La danse est une bonne raison de changer de pays. Alexandra Bachzetsis, la Grecque établie en Suisse, mélange le Rebetiko très vintage de son pays d’origine à une sensualité contemporaine subversive pour remettre en cause les stéréotypes de genres par une surexposition provocatrice. Cette envie d’extrêmes en appelle une autre, et c’est dans la foulée (formule 1 soirée/2 spectacles, même si on sera un dimanche après-midi et que le public parisien pourra profiter d’une navette partant de Concorde) qu’Immersion Danse accueille l’univers de Sharon Eyal, tout aussi radical. Mais l’Israélienne cultive un style de danse unisexe qui soumet femmes et hommes aux mêmes tensions et excitations. Si l’émotion y passe par le corps, les rythmes sont avant tout l’expression de frémissements émotionnels partagés entre humains. On y pense moins séduction dans l’entre-soi que séduction du public en faisant corps. Ensemble.

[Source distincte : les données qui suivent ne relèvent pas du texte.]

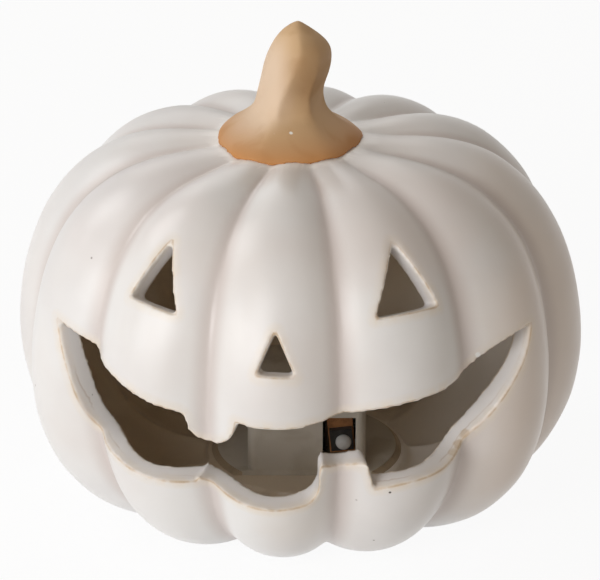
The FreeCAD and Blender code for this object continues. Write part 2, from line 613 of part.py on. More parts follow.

Ann Van den Broek et Régine Chopinot : Nouveaux départs
Chez Ann Van den Broek on arrive à ce point de culmination, de joie, de légèreté et d’optimisme que les autres, de Ripoll à Eyal, convoitent au lointain. Joy Enjoy Joy est une œuvre festive autour du bien-être et en même temps une composition scénique faite de corps, d’images et de textes. On s’y demande plutôt jusqu’où la fête peut nous amener et quelles sont ses limites. Et si on sent une Sharon Eyal se rapprocher pièce par pièce de cette libération, le chemin parcouru par Van den Broek est précurseur. Car la Flamande partait elle aussi de sensations plus violentes et noires, avec une danse revendiquant l’étiquette de « minimalisme émotionnel ». Elle semble ici arriver à un état plutôt maximaliste…(Lire notre critique)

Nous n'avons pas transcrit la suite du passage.